During 369,079 person-years of follow up, 3,488 cases of hearing loss were reported. Regular analgesic use was defined as 2 or more times per week, of aspirin, NSAIDs and acetaminophen. Regular use of each analgesic was independently associated with an increased risk of hearing loss for all three types of analgesics.

 

  1. The increased risk of hearing loss in participants who were regular users compared with participants who used the specified analgesic less than twice a week were 12% increased risk for aspirin, 21% increased risk for NSAIDs and 22% increased risk for acetaminophen.
  2. For NSAIDs and acetaminophen, the risk of hearing loss increased with longer duration of regular use.
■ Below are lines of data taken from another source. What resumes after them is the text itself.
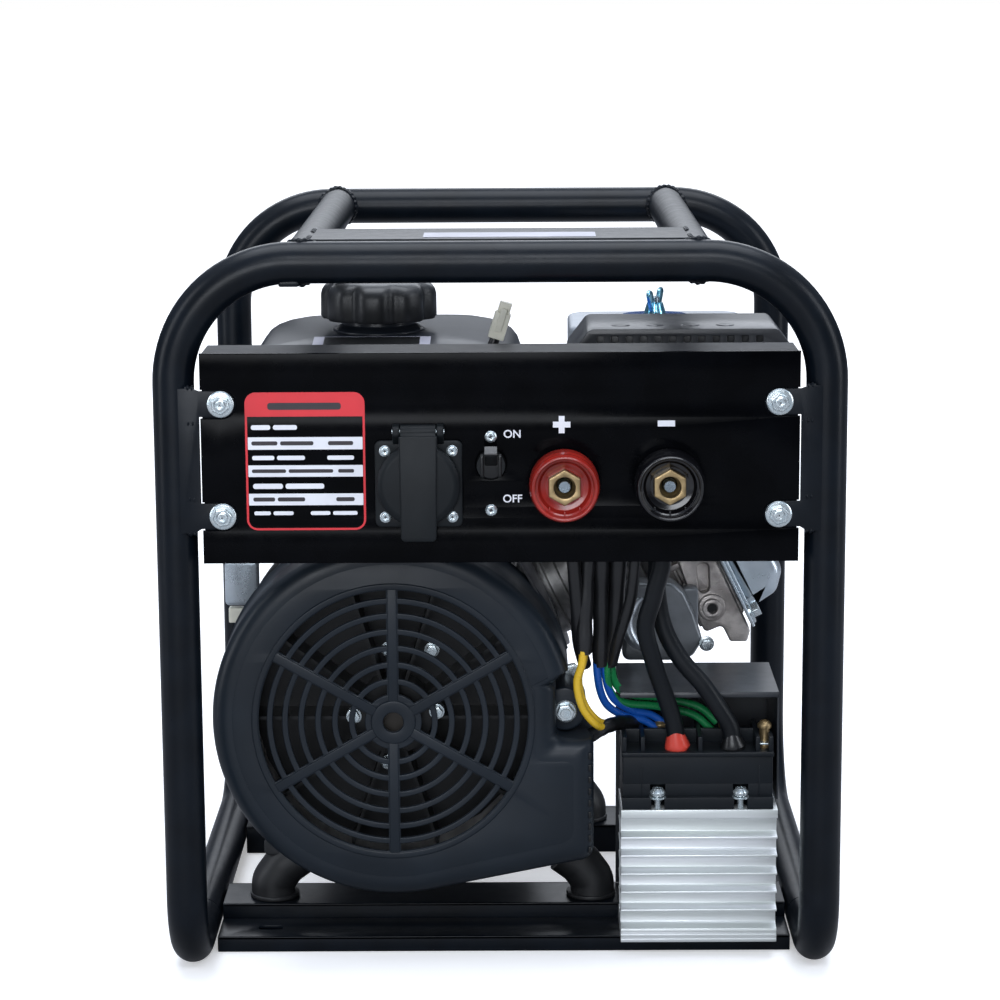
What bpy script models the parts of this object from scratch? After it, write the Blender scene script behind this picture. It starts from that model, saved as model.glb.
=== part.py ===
"""Engine driven welder: tube frame, control panel, rectifier, alternator and inclined engine.

Sizes are in millimetres and become metres when a body is made. X is to the right, Y runs from the
control panel to the starter, Z is up and the floor is Z = 0.
"""
import math

import bmesh
import bpy
import numpy as np

MM = 0.001
GAP = 0.3                      # clearance between touching pieces

# ---- driving dimensions ------------------------------------------------------------------------
BOX_SHIFT = 13.5               # puts the middle of the whole depth, knobs included, at Y = 0
TUBE_R, TUBE_WALL = 12.5, 1.6
LEG_X = 195.5
HOOP_Y = 192.5
TOP_Z = 446.5
TOP_BEND, FOOT_BEND = 72.0, 60.0
RAIL_JOINT_Y = -110.0
TOP_RAIL_X = 118.0

BASE_X = 182.6
BASE_LOW_Z, BASE_HIGH_Z = 10.0, 19.7
BASE_OUTER_Y, BASE_STEP_Y, BASE_INNER_Y = 143.0, 106.5, 63.0
BASE_SHEET = 2.0
MOUNTS = {"mount_front_left": (-150.0, -88.0, 1), "mount_front_right": (57.0, -88.0, -1),
          "mount_rear_left": (-150.0, 82.0, 1), "mount_rear_right": (57.0, 82.0, -1)}

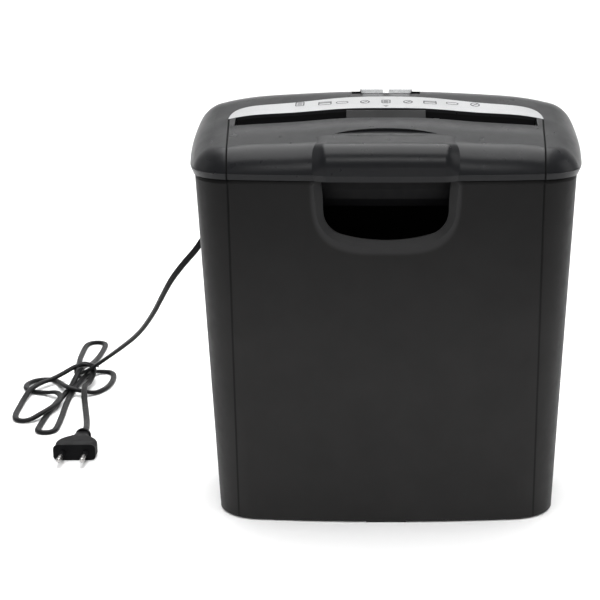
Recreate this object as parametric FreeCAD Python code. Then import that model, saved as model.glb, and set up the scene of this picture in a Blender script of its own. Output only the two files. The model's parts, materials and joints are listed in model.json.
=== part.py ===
import FreeCAD, Part
import math
import os
from FreeCAD import Vector

# Paper shredder: a strip-cut head standing on a waste bin, millimetres.
# Origin: centre of the footprint, on the floor. +Z up, front is -Y, +X to the right.

os.makedirs("parts", exist_ok=True)

# ---------------------------------------------------------------- driving dimensions
RIM_Z = 262.5                 # underside of the head's outer shell
HEAD_HALF_WIDTH = 146.4       # at the widest point of the bowed sides
HEAD_FRONT = -80.0            # front face beside the grip pad
HEAD_REAR = 84.0
HEAD_BOW = 950.0              # radius of the bowed front in plan
SIDE_BOW = 300.0              # radius of the bowed sides in plan, head and bin
SIDE_MIDDLE_Y = 8.0           # where the sides are widest
HEAD_FRONT_CORNER = 34.5
HEAD_REAR_CORNER = 26.0
HEAD_TOP_ROUND = 24.0         # rounding between the walls and the crowned top
HEAD_LIP_HEIGHT = 4.5         # tapered lower edge of the head
HEAD_LIP_INSET = 1.8
FRONT_CROWN = 2.3e-4          # fall of the top towards its ends, per square millimetre
CREST_CROWN = 1.24e-4
END_CROWN = 2.73e-8           # extra fall close to the ends
SHOULDER_DROP = 1.75          # extra fall halfway to the ends
LIP_DIP = 2.6                 # how far the slot's front lip is sunk
SHELL_WALL = 2.5
FASCIA_WALL = 3.2
# height of the crest line of the head, from front to rear (y, z)
PROFILE = [(-110, 278.0), (-80, 285.2), (-60, 290.3), (-40, 294.6), (-20, 299.4), (0, 303.9),
           (14, 306.6), (26, 308.8), (38, 310.8), (50, 309.6), (64, 306.4), (80, 301.6), (110, 292)]
# rear edge of the control panel, from the middle to its end (x, y)
PANEL_REAR_EDGE = [(0, 26.4), (30, 25.0), (57, 21.6), (80, 19.6), (98, 19.0), (108, 17.6), (113.8, 14.2),
                   (117.0, 7.6)]

BIN_BASE_Z = 1.2
BIN_TOP_Z = 262.2
BIN_TOP_HALF_WIDTH = 143.3
BIN_BASE_HALF_WIDTH = 130.3
BIN_BOW = 930.0
BIN_FRONT_CORNER = 34.0
BIN_REAR_CORNER = 24.0
BIN_TOP_FRONT = -78.0
BIN_BASE_FRONT = -68.0
BIN_TOP_REAR = 82.0
BIN_BASE_REAR = 72.0
BIN_WALL = 2.2
BIN_RIM_HEIGHT = 3.0
BIN_RIM_INSET = 1.8

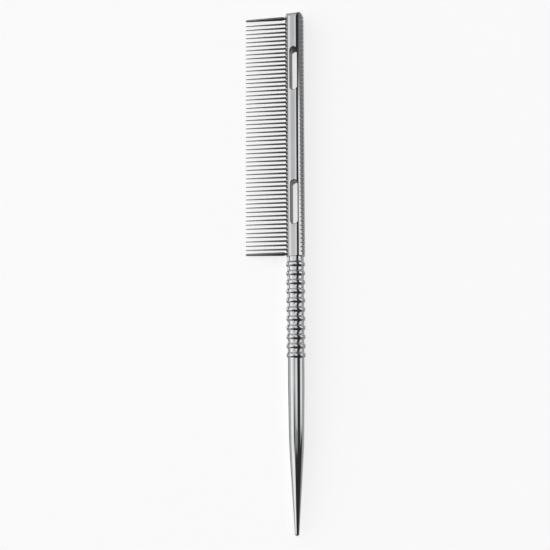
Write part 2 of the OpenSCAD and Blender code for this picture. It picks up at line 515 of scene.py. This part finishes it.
def build_bar():
    """The one-piece bar, with its windows, bores and V cuts."""
    s, a = np.meshgrid(bar_rows(), bar_angles(), indexing="ij")
    bar = closed_tube("comb_bar", list(skin_points(s, a)))
    cut(bar, [window_cutter(share) for share in WINDOW_PLACES])
    cut(bar, [join(bore_cutters())])
    return bar, shade_skin(bar)


def tip_profile(r):
    """Half circle of a tooth's rounded tip, as (distance from the bar's axis, radius) points."""
    turns = [math.radians(90 * k / TIP_STEPS) for k in range(TIP_STEPS)]
    return [(TOOTH_REACH - r + r * math.sin(t), r * math.cos(t)) for t in turns]


def pin_profile(s, guard):
    """Outline of a pin from inner end to tip, as (distance from the bar's axis, radius) points."""
    root = GUARD_SHANK_R if guard else TOOTH_ROOT_R
    if at_window(s):
        left, broken = FLUSH_END
        start = WINDOW_W / 2 + FIT_GAP
        profile = [(start, root * left), (start + broken, root)]
    else:
        left, broken = SPIGOT_END
        start, step = END_RECESS - HALF_CHORD, -BORE_STEP_X + FIT_GAP
        profile = [(start, SPIGOT_R * left), (start + broken, SPIGOT_R)]
        profile += [(step, SPIGOT_R), (step, root)]
    profile.append((BAR_R, root))
    if guard:
        for t in [k / SWELL_STEPS for k in range(1, SWELL_STEPS + 1)]:
            swell = (GUARD_R - root) * (3 - 2 * t) * t * t
            profile.append((BAR_R + GUARD_SWELL * t, root + swell))
    return profile + tip_profile(GUARD_TIP_R if guard else TOOTH_TIP_R)


def build_tooth(name, node, rng):
    """A tapered pin, set in its bore, that leans a very little from its neighbours."""
    s = places[node]
    profile = pin_profile(s, node in GUARD_TEETH)
    lean = rng.uniform(-TOOTH_LEAN, TOOTH_LEAN)
    turns = np.linspace(0, 2 * np.pi, ROUND_SIDES, endpoint=False)
    out = [np.clip((distance - BAR_R) / (TOOTH_REACH - BAR_R), 0, 1) for distance, _ in profile]
    rings = []
    for (distance, r), share in zip(profile, out):
        middle = s + lean * share**LEAN_POWER
        x, y = np.full_like(turns, -distance), TOOTH_H + r * np.cos(turns)
        rings.append(np.column_stack([x, y, middle + r * np.sin(turns)]))
    tooth = closed_tube(name, rings)
    # Painted shade: each tooth is painted darker towards the bar, and darkest inside its bore.
    painted_shade = 1 - np.array(out)
    set_painted_shade(tooth.data, np.concatenate([np.repeat(painted_shade, ROUND_SIDES), painted_shade[[0, -1]]]))
    tooth.data.shade_smooth()
    tooth.data.set_sharp_from_angle(angle=SHARP_ANGLE)
    return tooth


# Materials. The patterns' scales are in repeats to a metre, and the polishing waves' is a share
# of the drawn grain's.
CLOUD_SCALE = 160
SPECK_SCALE = 1400
BLOTCH_SCALE = 2500
BLOTCH_DEPTH = 0.01
BLOTCH_ROUGHNESS = 0.1
WAVE_SHARE = 0.35


def add_node(tree, kind, **settings):
    """A shader node with its settings: its properties, or its inputs with _ for a space."""
    made = tree.nodes.new(kind)
    for key, value in settings.items():
        label = key.replace("_", " ")
        if key in made.bl_rna.properties:
            setattr(made, key, value)
        elif isinstance(value, bpy.types.NodeSocket):
            tree.links.new(value, made.inputs[label])
        else:
            made.inputs[label].default_value = value
    return made


def math_node(tree, operation, *values):
    """A maths node, whose values are numbers or sockets."""
    made = tree.nodes.new("ShaderNodeMath")
    made.operation = operation
    for slot, value in zip(made.inputs, values):
        if isinstance(value, bpy.types.NodeSocket):
            tree.links.new(value, slot)
        else:
            slot.default_value = value
    return made.outputs[0]


def map_range(tree, value, from_low, from_high, to_low, to_high, smooth=False):
    """Takes a socket's value from one range to another, and holds it at the ends."""
    made = tree.nodes.new("ShaderNodeMapRange")
    made.interpolation_type = "SMOOTHSTEP" if smooth else "LINEAR"
    tree.links.new(value, made.inputs["Value"])
    ranges = {"From Min": from_low, "From Max": from_high, "To Min": to_low, "To Max": to_high}
    for label, number in ranges.items():
        made.inputs[label].default_value = number
    return made.outputs[0]


def noise(tree, place, scale, detail, roughness):
    """A noise texture's value at a place."""
    settings = {"Vector": place, "Scale": scale, "Detail": detail, "Roughness": roughness}
    return add_node(tree, "ShaderNodeTexNoise", **settings).outputs[0]


def bump(tree, height, depth, under=None):
    """A pattern's bumps of so many millimetres as a normal, on top of another one or none."""
    made = add_node(tree, "ShaderNodeBump", Strength=1.0, Distance=depth * MM, Height=height)
    if under is not None:
        tree.links.new(under, made.inputs["Normal"])
    return made.outputs[0]


def new_metal(name):
    """A metal material: itself, its node tree, its shader and the socket of places on the piece."""
    material = bpy.data.materials.new(name)
    material.use_nodes = True
    tree = material.node_tree
    shader = tree.nodes["Principled BSDF"]
    shader.inputs["Metallic"].default_value = 1
    return material, tree, shader, add_node(tree, "ShaderNodeTexCoord").outputs["Object"]


def mix_colours(tree, factor, first, second):
    """Mixes two colours, each a socket or three numbers, by a factor socket."""
    made = add_node(tree, "ShaderNodeMix", data_type="RGBA")
    tree.links.new(factor, made.inputs["Factor"])
    for slot, colour in zip([s for s in made.inputs if s.type == "RGBA"], (first, second)):
        if isinstance(colour, bpy.types.NodeSocket):
            tree.links.new(colour, slot)
        else:
            slot.default_value = (*colour, 1)
    return [s for s in made.outputs if s.type == "RGBA"][0]


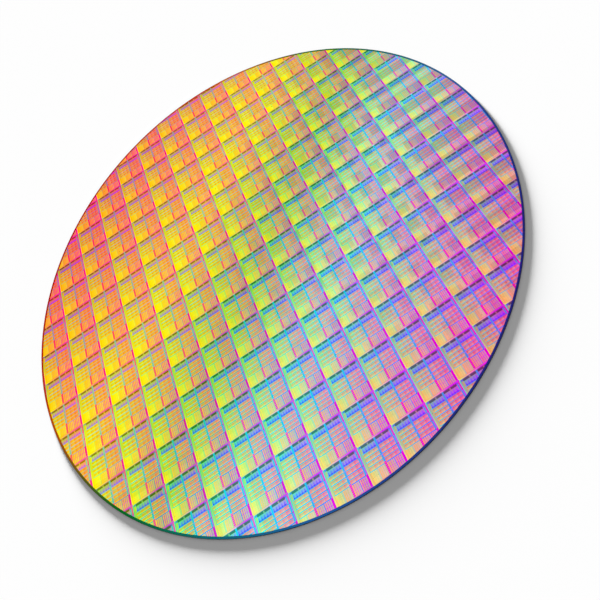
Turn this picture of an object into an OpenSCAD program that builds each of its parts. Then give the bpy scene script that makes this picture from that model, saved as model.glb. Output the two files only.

Those who used aspirin regularly for 1-4 years were 28% more likely to develop hearing loss than those who did not use aspirin regularly; the risk did not increase further with longer duration of use.
  3. Those who used NSAIDs regularly for 4 or more years were 33% more likely to develop hearing loss than those who did not use NSAIDs regularly.
  4. The risk of hearing loss with 4 or more years of regular acetaminophen use also was 33% higher.
  5. For aspirin, regular users less than 50 years of age and those between 50-59 years were 33% more likely to have hearing loss than were non-regular users.
  6. For NSAIDs, regular users less than 50 years of age were 61% more likely, those between 50-59 years were 32% more likely, and those 60 years or older were 16% more likely to develop hearing loss than non-regular users.
  7. For acetaminophen, regular users less than 50 years of age were 99% more likely, those 50-59 years 38% more likely, and those over 60 years were 16% more likely to have hearing loss than non-regular users.

 

The authors of the study concluded that in men, regular use of analgesics, specifically aspirin, NSAIDs and acetaminophen might increase the risk of hearing loss, particularly in younger individuals. Given the high prevalence of regular analgesic use and health and social implications of hearing impairment, this represents an important public health issue.

 

The authors did comment that the study was carried out in a population of predominantly white men and additional studies are needed to examine these associations in other racial groups.